Buy and install Windows 7 Home Premium. I have to re-install Windows Vista or 7 (because of the winsxs issue) so I might as well go for Win7. And there are some hints that Win 7 WMC can decode at least the EIT over-the-air EPG (7 days) and possibly also the MHEG EPG. If not then I can use EPG Collector. My Cinergy 2400i DT is supported under Win 7 SP1 and Windows 8. The ATI Radeon X1250 Series driver says “AMD’s DirectX 9 ATI Radeon graphics accelerators are not officially supported under Windows 7. If the user chooses to, they can install the ATI Catalyst Windows Vista graphics driver under Windows 7. Please be aware that none of the new Windows 7 graphics driver (WDDM 1.1) features are supported (as the Windows Vista level graphics driver is limited to WDDM 1.0 level support).
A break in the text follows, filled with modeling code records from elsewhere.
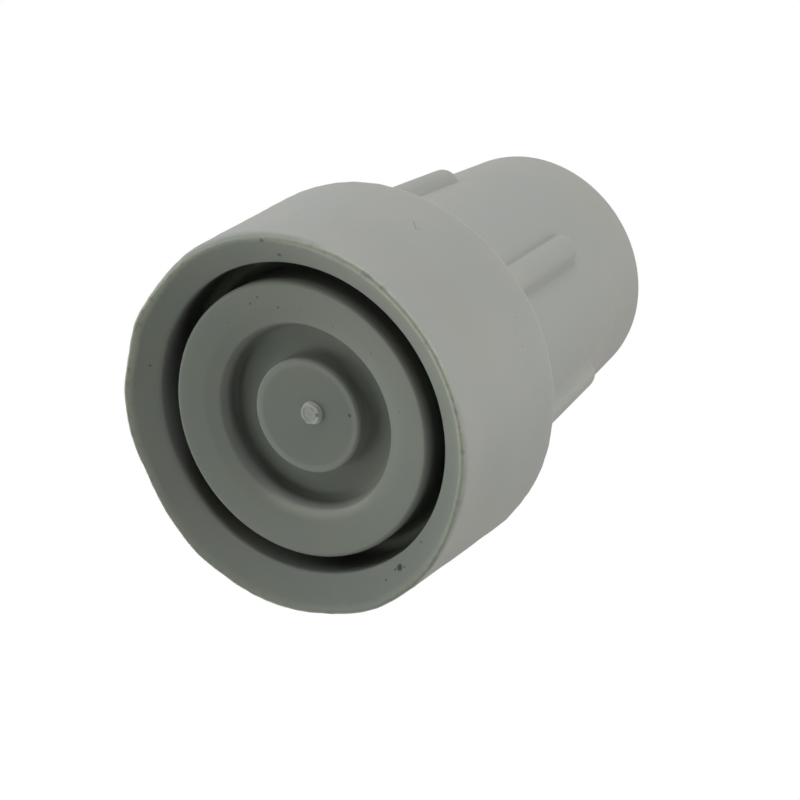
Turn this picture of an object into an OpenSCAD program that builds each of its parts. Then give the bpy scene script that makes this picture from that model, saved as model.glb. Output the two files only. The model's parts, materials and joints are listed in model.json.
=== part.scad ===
// Rubber tip for the end of a walking cane, moulded in one piece.
// Its axis is Z. The foot stands on Z = 0 and the socket for the cane opens upwards.
// The nib left by the mould lies towards +X of the axis.

/* [Foot] */
// Height of the whole tip
tip_h = 49; // [46:0.5:54]
// Diameter of the foot
foot_d = 38; // [36:0.5:44]
// Height of the foot, up to its shoulder
foot_h = 17; // [15:0.5:20]
// Radius of the foot's shoulder
shoulder_r = 0.4; // [0.2:0.1:1.5]
// Radius of the edge that treads on the ground
edge_r = 0.6; // [0.3:0.1:1]

/* [Tread] */
// Width of the flat land that the tip stands on
land_w = 0.8; // [0.4:0.1:1]
// How far the rim's face rises from the land to the groove
rim_rise = 1.4; // [0.6:0.1:2]
// Outer diameter of the groove
groove_d = 31.2; // [30:0.2:32]
// Width of the groove
groove_w = 1.8; // [1.4:0.1:2.6]
// Height of the groove's closed end above the ground
groove_top = 7.3; // [5:0.1:9]
// Height of the ring at its outer lip
ring_outer_z = 1.4; // [0.6:0.1:2.4]
// Height of the ring at its inner lip
ring_inner_z = 2.3; // [1:0.1:3]
// Outer diameter of the channel round the boss
channel_d = 18.8; // [17:0.2:20]
// Diameter of the channel at its closed end
channel_end_d = 17.6; // [15:0.2:20]
// Height of the channel's closed end above the ground
channel_top = 4.2; // [4:0.1:6]
// Diameter of the boss
boss_d = 11.6; // [9:0.2:13]
// Height of the boss's face above the ground
boss_z = 2.6; // [2:0.1:3]
// Radius of the lips of the boss and of the channel
boss_lip_r = 0.5; // [0.3:0.1:0.9]
// Radius of the lips of the groove
lip_r = 0.5; // [0.2:0.1:0.6]
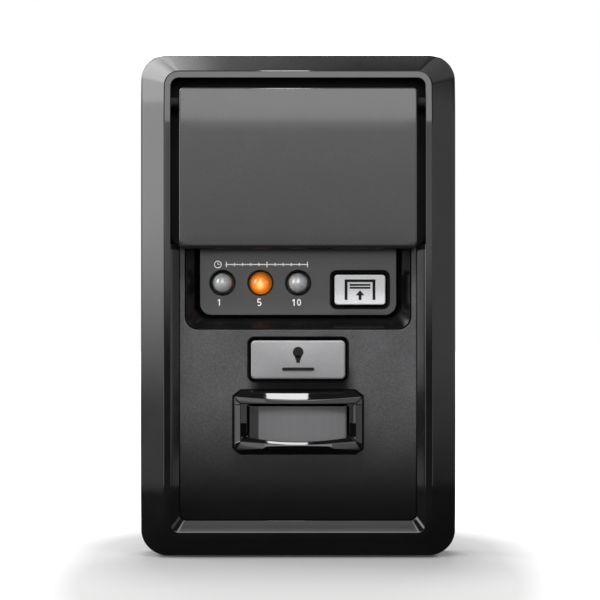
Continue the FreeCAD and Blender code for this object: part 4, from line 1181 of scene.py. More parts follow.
    def timer_recess(self) -> None:
        """The recess round the timer panel: a lip, then one steep wall down to the bay's floor."""
        side, low = self.recess
        run, front, floor = self.recess_run, self.face_front, self.bay_floor
        skin = Skin("timer_recess")
        rows = []
        for out, depth in ((self.recess_lip, front), (self.recess_edge[0], front),
                           (0.0, front - self.recess_edge[1]), (-run / 2, (front + floor) / 2),
                           (-run, floor + HAIR)):
            corners = [(-side - out, low - out), (side + out, low - out), (side + out, self.bay_low),
                       (-side - out, self.bay_low)]
            radius = self.recess_corner + max(out, 0)
            loop = outline(corners, [radius, radius, 0, 0], 10, list(self.recess_runs), hole=True)
            # A hole's outline starts at its upper left corner, which ends the open row here
            rows.append(skin.row(np.roll(loop.points, -1, axis=0), depth))
        skin.band(rows, closed=False)
        skin.build(RECESS, slot="housing_gloss")

    def inside(self, brink: Pair) -> None:
        """Keep the CAD node's faces that the skins don't cover: floors, bosses and holes.

        Args:
            brink: insets of the ridge's inner edge.
        """
        triangles = loose_triangles("front_bezel")
        corners = triangles / MM
        middle = corners.mean(axis=1)
        area = np.cross(corners[:, 1] - corners[:, 0], corners[:, 2] - corners[:, 0])
        facing = area / np.maximum(np.linalg.norm(area, axis=1, keepdims=True), 1e-12)
        side, depth, up = np.abs(middle[:, 0]), -middle[:, 1], middle[:, 2]
        bay_side = self.half_width - brink[0]
        bay_end = self.half_height - brink[1]
        face_side = bay_side - self.slope[0]
        face_end = bay_end - self.slope[1]
        cavity = (side < self.half_width - self.wall + HAIR) & (depth < self.bay_under + HAIR)
        cavity &= np.abs(up) < self.half_height - self.wall + HAIR
        in_bay = (side < bay_side - HAIR) & (up < bay_end - HAIR) & (up > self.bay_low - HAIR)
        in_bay &= depth < self.bay_floor + HAIR
        ledge = (np.abs(up - self.bay_low) < HAIR) & (np.abs(facing[:, 2]) > 0.99) & (side < bay_side + HAIR)
        in_well = (side < face_side - HAIR) & (up > HAIR - face_end) & (up < self.bay_low + HAIR)
        recess = in_well & (up > self.recess[1] - HAIR) & (side < self.recess[0] + HAIR)
        recess &= (depth > self.bay_floor + HAIR) & (depth < self.face_front - HAIR)
        recess &= (facing[:, 1] < -0.3) | (depth < self.timer_front + HAIR)
        rest = (cavity | in_bay | ledge | in_well) & ~recess & (depth > HAIR)
        self.carried_over("housing_inside", triangles[rest], INSIDE)

    def carried_over(self, name: str, corners: Array, finish: Finish) -> None:
        """Make a piece of loose triangles, whose equal points are merged first.

        Args:
            name: the piece's name.
            corners: the triangles' corner points, in metres.
            finish: its finish.
        """
        used, welded = np.unique(np.round(corners.reshape(-1, 3), 7), axis=0, return_inverse=True)
        faces = welded.reshape(-1, 3)
        sound = (faces[:, 0] != faces[:, 1]) & (faces[:, 1] != faces[:, 2]) & (faces[:, 2] != faces[:, 0])
        mesh = bpy.data.meshes.new(name)
        mesh.from_pydata(used.tolist(), [], faces[sound].tolist())
        mesh.polygons.foreach_set("use_smooth", np.ones(len(mesh.polygons), bool))
        mesh.set_sharp_from_angle(angle=math.radians(self.sharp_angle))
        place(mesh, finish, Body.HOUSING, slot="housing_gloss")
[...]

Using the ATI Catalyst Windows Vista driver under Windows 7 is not officially supported by AMD, and as such AMD will not provide any form of customer support for users running in this configuration”

{#long_term_plan}

Longer-term plans (aiming to minimise power consumption whilst getting a modern media center)

Current favourite:

  • Wait until early 2014 before upgrading.
  • Build a Linux Atom PC to be placed in the living room and run several duties including data logging, PVR backend and XBMC front-end. Should be HD-capable. BUT! Current Atoms (Cedar Trail 32nm) use PowerVR-based graphics which have very poor Linux support. Some older Atoms have good Linux GMA support but don’t have enough power to run PVR backend and frontend together. So my plan is to wait for the next gen of Atoms (22nm, Bay Trail Atom with 1-4 Silvermont cores running on the Valleyview platform) will use “4 Intel Ivy Bridge Gen 7 Graphics Engines” similar to HD4000 and HD25000 GPUs but cut down. Decode for H.264, MPEG1/2/4, VC1/WMV9. Target for release in 2013Q4. 1080p HD 60fps.
  • Either make a cable to run the VGA from the Atom platform to our CRT TV over RGB SCART (as Dave Cunningham has done for his Atom 330 for ) or, if that doesn’t work, consider buying a new TV. LED LCD sets should have lower power consumption than our existing CRT TV (~100W). OLED TVs might be available cheap enough (but some people claim that OLED TVs won’t be cheap enough or good enough quality for many years yet). Apparently “A new 32-inch LED TV uses about 75% less energy than a 32-inch cathode ray tube”. I suspect that’s comparing the most power-hungry CRT against the most energy-efficient LED LCD TV (and I suspect our 34” Panasonic CRT is pretty energy efficient for a CRT, drawing about 100W on average… here’s a 32” Samsung Series 5 ES5500 32” Full HD Smart LED TV which uses 39W).

Old plans:

  • For my smart meter research, I will have a headless Atom PC running all day long collecting smart meter data. Instead of wasting power running a second HTPC to record TV, I should use this data logging PC as the PVR backend, possibly using tvheadend. The only problem is that I’ll have to get an aerial to it and CAT5. I could put it behind the TV and run the CT connection from the fuse box to the living room. Or put it in the cupboard under the stairs and cut into the aerial connection running to the living room. Or maybe just use the living room HTPC as both the PVR backend and frontend, especially if I upgrade to low-power Atom platform (but beware: the D2700MUD motherboard appears to have little Linux support for the on-board GFX).
  • Use XBMC on Linux on the main HTPC using a modern graphics card. Need either out-of-the-box Component support or a VGA/DVI-A to RGB component (but must check that both the GFX hardware and the Linux driver can support PAL RGB component). Or, perhaps even better, just use a single Atom-based machine running in the living room as my data logger, PVR backend and XMBC front-end. Just need to run cables from the CT clamps and “pro” smart meter to the livingroom.